Apples and… other apples
A price comparison with last year’s MacBook Air and MacBook Pro looks stark. This 14in unit starts from R37,200, that’s almost R20k more than the 13in MacBook Air M1 at R16,500. The 13in Pro is a much better deal at R23,000. Still expensive, but a better deal.
Ramp up last year’s Pro to 16GB RAM and 512GB storage and you find the difference drops to just £200 – for which the 14in adds superior connectivity, enhanced battery life, a better keyboard and display, and meaningfully superior multicore performance. You can also boost RAM beyond the 13in model’s 16GB ceiling.
If you’re in a field that can take advantage of the MacBook Pro’s power and need apps to sustain peak performance over extended periods of time, this 14in model represents better value than the 13in.

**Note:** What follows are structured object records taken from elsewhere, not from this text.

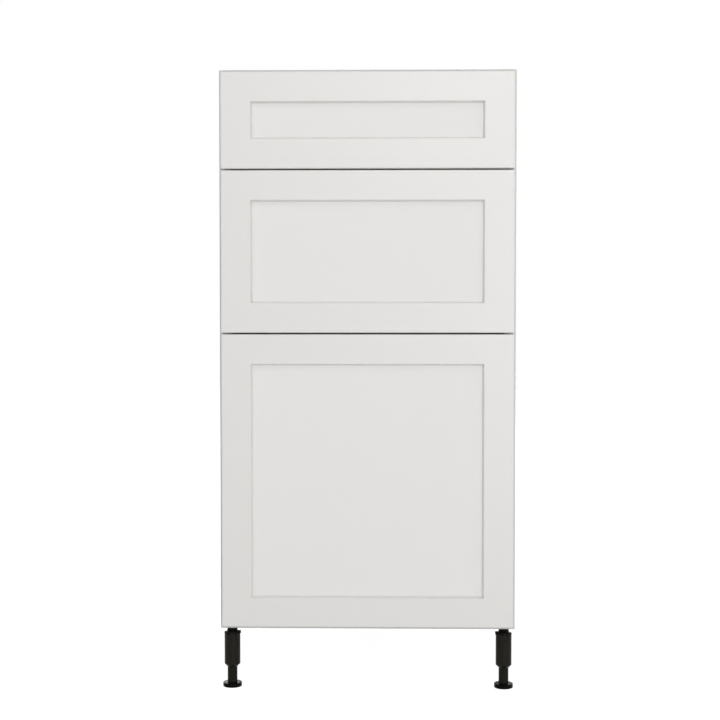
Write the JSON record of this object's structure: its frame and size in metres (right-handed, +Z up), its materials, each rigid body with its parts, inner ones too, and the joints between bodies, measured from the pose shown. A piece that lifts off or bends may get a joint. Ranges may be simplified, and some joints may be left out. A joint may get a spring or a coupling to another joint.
{
  "type": "kitchen base cabinet with drawers",
  "caption": "Narrow white kitchen base cabinet with stacked framed drawer fronts, telescopic runners and slim black adjustable legs, open on top to take a worktop.",
  "frame": {"origin": "on the floor, midway between the sides and between the front and rear faces", "axes": "+Z up, -Y towards the user at the drawer fronts, +X to the user's right"},
  "size_m": [0.4, 0.581, 0.842],
  "materials": {
    "front_lacquer": "satin off-white coating on routed fibreboard",
    "white_board": "white melamine-faced chipboard with a fine matt grain",
    "back_sheet": "white-faced hardboard",
    "box_board": "white-faced fibreboard, edges foiled",
    "rail_steel": "bright zinc-plated rolled steel",
    "screw_steel": "zinc-plated steel",
    "cam_metal": "die-cast zinc",
    "dowel_beech": "fluted beech",
    "leg_plastic": "satin near-black moulded plastic",
    "bumper_soft": "soft translucent plastic"
  },
  "bodies": {
    "carcass": {"side_panel_left": "white_board", "side_panel_right": "white_board", "bottom_panel": "white_board", "back_panel": "back_sheet", "top_rail_front": "white_board", "top_rail_back": "white_board", "cam_locks": "cam_metal", "cam_bolts": "screw_steel", "carcass_dowels": "dowel_beech", "carcass_screws": "screw_steel", "front_bumpers": "bumper_soft", "leg_sockets": "leg_plastic", "leg_column_front_left": "leg_plastic", "leg_column_front_right": "leg_plastic", "leg_column_rear_left": "leg_plastic", "leg_column_rear_right": "leg_plastic", "lower_runner_left_cabinet_rail": "rail_steel", "lower_runner_right_cabinet_rail": "rail_steel", "middle_runner_left_cabinet_rail": "rail_steel", "middle_runner_right_cabinet_rail": "rail_steel", "upper_runner_left_cabinet_rail": "rail_steel", "upper_runner_right_cabinet_rail": "rail_steel"},
    "lower_drawer": {"lower_drawer_front": "front_lacquer", "lower_drawer_box_front": "box_board", "lower_drawer_box_left": "box_board", "lower_drawer_box_right": "box_board", "lower_drawer_box_back": "box_board", "lower_drawer_box_bottom": "back_sheet", "lower_drawer_screws": "screw_steel", "lower_runner_left_drawer_rail": "rail_steel", "lower_runner_right_drawer_rail": "rail_steel"},
    "lower_left_centre_rail": {"lower_runner_left_centre_rail": "rail_steel"},
    "lower_right_centre_rail": {"lower_runner_right_centre_rail": "rail_steel"},
    "middle_drawer": {"middle_drawer_front": "front_lacquer", "middle_drawer_box_front": "box_board", "middle_drawer_box_left": "box_board", "middle_drawer_box_right": "box_board", "middle_drawer_box_back": "box_board", "middle_drawer_box_bottom": "back_sheet", "middle_drawer_screws": "screw_steel", "middle_runner_left_drawer_rail": "rail_steel", "middle_runner_right_drawer_rail": "rail_steel"},
    "middle_left_centre_rail": {"middle_runner_left_centre_rail": "rail_steel"},
    "middle_right_centre_rail": {"middle_runner_right_centre_rail": "rail_steel"},
    "upper_drawer": {"upper_drawer_front": "front_lacquer", "upper_drawer_box_front": "box_board", "upper_drawer_box_left": "box_board", "upper_drawer_box_right": "box_board", "upper_drawer_box_back": "box_board", "upper_drawer_box_bottom": "back_sheet", "upper_drawer_screws": "screw_steel", "upper_runner_left_drawer_rail": "rail_steel", "upper_runner_right_drawer_rail": "rail_steel"},
    "upper_left_centre_rail": {"upper_runner_left_centre_rail": "rail_steel"},
    "upper_right_centre_rail": {"upper_runner_right_centre_rail": "rail_steel"},
    "front_left_foot": {"leg_foot_front_left": "leg_plastic"},
    "front_right_foot": {"leg_foot_front_right": "leg_plastic"},
    "rear_left_foot": {"leg_foot_rear_left": "leg_plastic"},
    "rear_right_foot": {"leg_foot_rear_right": "leg_plastic"}
  },
  "joints": [
    {"name": "lower_drawer_slide", "type": "slide", "parent": "carcass", "child": "lower_drawer", "axis": [0, -1, 0], "range_m": [0, 0.5]},
    {"name": "lower_left_centre_rail_slide", "type": "slide", "parent": "carcass", "child": "lower_left_centre_rail", "axis": [0, -1, 0], "range_m": [0, 0.25]},
    {"name": "lower_right_centre_rail_slide", "type": "slide", "parent": "carcass", "child": "lower_right_centre_rail", "axis": [0, -1, 0], "range_m": [0, 0.25]},
    {"name": "middle_drawer_slide", "type": "slide", "parent": "carcass", "child": "middle_drawer", "axis": [0, -1, 0], "range_m": [0, 0.5]},
    {"name": "middle_left_centre_rail_slide", "type": "slide", "parent": "carcass", "child": "middle_left_centre_rail", "axis": [0, -1, 0], "range_m": [0, 0.25]},
    {"name": "middle_right_centre_rail_slide", "type": "slide", "parent": "carcass", "child": "middle_right_centre_rail", "axis": [0, -1, 0], "range_m": [0, 0.25]},
    {"name": "upper_drawer_slide", "type": "slide", "parent": "carcass", "child": "upper_drawer", "axis": [0, -1, 0], "range_m": [0, 0.5]},
    {"name": "upper_left_centre_rail_slide", "type": "slide", "parent": "carcass", "child": "upper_left_centre_rail", "axis": [0, -1, 0], "range_m": [0, 0.25]},
    {"name": "upper_right_centre_rail_slide", "type": "slide", "parent": "carcass", "child": "upper_right_centre_rail", "axis": [0, -1, 0], "range_m": [0, 0.25]},
    {"name": "front_left_foot_screw", "type": "slide", "parent": "carcass", "child": "front_left_foot", "axis": [0, 0, 1], "range_m": [-0.012, 0.018]},
    {"name": "front_right_foot_screw", "type": "slide", "parent": "carcass", "child": "front_right_foot", "axis": [0, 0, 1], "range_m": [-0.012, 0.018]},
    {"name": "rear_left_foot_screw", "type": "slide", "parent": "carcass", "child": "rear_left_foot", "axis": [0, 0, 1], "range_m": [-0.012, 0.018]},
    {"name": "rear_right_foot_screw", "type": "slide", "parent": "carcass", "child": "rear_right_foot", "axis": [0, 0, 1], "range_m": [-0.012, 0.018]}
  ],
  "couplings": [
    {"joint": "lower_left_centre_rail_slide", "follows": "lower_drawer_slide", "ratio": 0.5},
    {"joint": "lower_right_centre_rail_slide", "follows": "lower_drawer_slide", "ratio": 0.5},
    {"joint": "middle_left_centre_rail_slide", "follows": "middle_drawer_slide", "ratio": 0.5},
    {"joint": "middle_right_centre_rail_slide", "follows": "middle_drawer_slide", "ratio": 0.5},
    {"joint": "upper_left_centre_rail_slide", "follows": "upper_drawer_slide", "ratio": 0.5},
    {"joint": "upper_right_centre_rail_slide", "follows": "upper_drawer_slide", "ratio": 0.5}
  ]
}
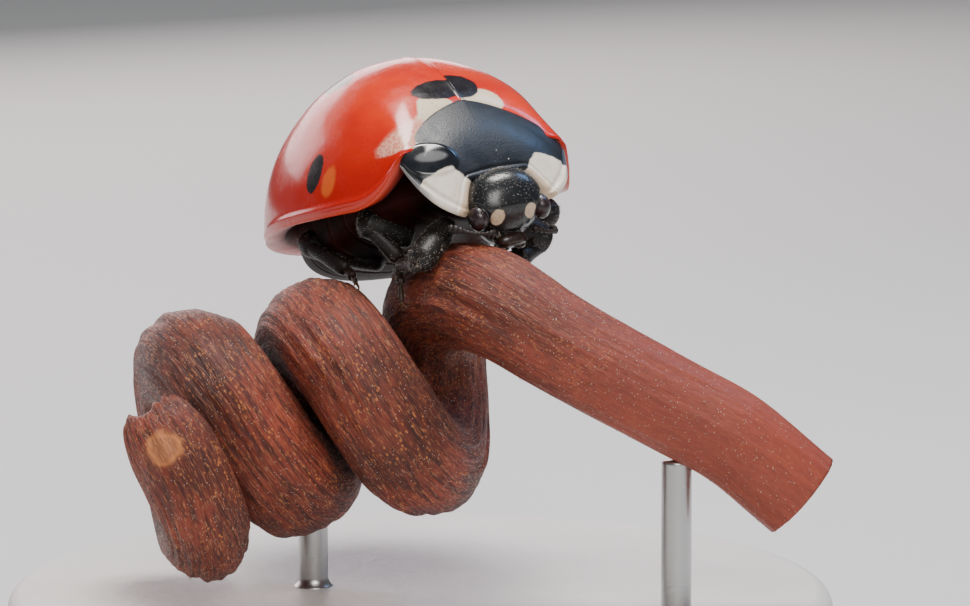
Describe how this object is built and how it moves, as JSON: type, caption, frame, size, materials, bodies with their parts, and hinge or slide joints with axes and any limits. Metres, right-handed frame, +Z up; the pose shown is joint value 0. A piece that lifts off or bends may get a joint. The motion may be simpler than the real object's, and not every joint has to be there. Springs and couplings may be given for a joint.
{
  "type": "ladybird beetle model",
  "caption": "Still, life-size seven-spot ladybird resting on a coiled dry tendril, held by rods on a flat round display stand.",
  "frame": {"origin": "centre of the bounding box at the underside of the round stand base", "axes": "+Z up from the stand; the beetle's head points toward -Y and its left side toward +X, turned on the stand with its perch"},
  "size_m": [0.0166, 0.0166, 0.0119],
  "materials": {
    "wing_case": "glossy red chitin",
    "black_shell": "satin black chitin",
    "limb": "satin black chitin",
    "eye": "glossy dark eye",
    "belly": "satin dark chitin",
    "bark": "dry fibrous plant stem",
    "stand": "satin off-white",
    "rod": "satin steel"
  },
  "bodies": {
    "root": {"elytron_left": "wing_case", "elytron_right": "wing_case", "scutellum": "black_shell", "pronotum": "black_shell", "head": "black_shell", "labrum": "black_shell", "eye_left": "eye", "eye_right": "eye", "antenna_left": "limb", "antenna_right": "limb", "palp_left": "limb", "palp_right": "limb", "thorax": "belly", "abdomen": "belly", "leg_front_right_femur": "limb", "leg_front_right_tibia": "limb", "leg_front_right_tarsus": "limb", "leg_front_left_femur": "limb", "leg_front_left_tibia": "limb", "leg_front_left_tarsus": "limb", "leg_middle_right_femur": "limb", "leg_middle_right_tibia": "limb", "leg_middle_right_tarsus": "limb", "leg_middle_left_femur": "limb", "leg_middle_left_tibia": "limb", "leg_middle_left_tarsus": "limb", "leg_hind_right_femur": "limb", "leg_hind_right_tibia": "limb", "leg_hind_right_tarsus": "limb", "leg_hind_left_femur": "limb", "leg_hind_left_tibia": "limb", "leg_hind_left_tarsus": "limb", "perch_tip_end": "bark", "perch_tip_bend": "bark", "perch_coil_1": "bark", "perch_coil_2": "bark", "perch_coil_3": "bark", "perch_coil_4": "bark", "perch_stem": "bark", "stand_base": "stand", "stand_rod_coil": "rod", "stand_rod_stem": "rod"}
  },
  "joints": []
}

But if you only do relatively basic tasks on your Mac, save money and buy a MacBook Air.
If you instead need to decide between the new 14in and 16in MacBook Pro, there are few differences beyond physical dimensions, display size and battery life. With the exception of the 8-core CPU/14-core GPU in the entry-level 14in model, BTO components are the same. We’ve not had our hands on a 16in or a Max yet to see how such units fare, but we suspect a 16in Max would be blazing fast – and blooming heavy.
MacBook Pro 14in with M1 Pro (2021) Verdict
The clue is in the name: this is a MacBook Pro. If you don’t need its power and ports, you don’t need this machine. It’s also advisable to make sure the software you use on the daily plays nice with Apple’s silicon.
In the same breath, if you work in a field that can take advantage of this notebook’s tech, you’ll be laughing – and thrilled that Apple is again listening to what pros require.
If you’re flush then you might just ignore all that anyway and consider this notebook like an iPhone Pro or an iPad Pro that you might not need but nonetheless want. And should you be in the market for a new Mac notebook that’s best-in-class, you won’t be disappointed with this 14in model.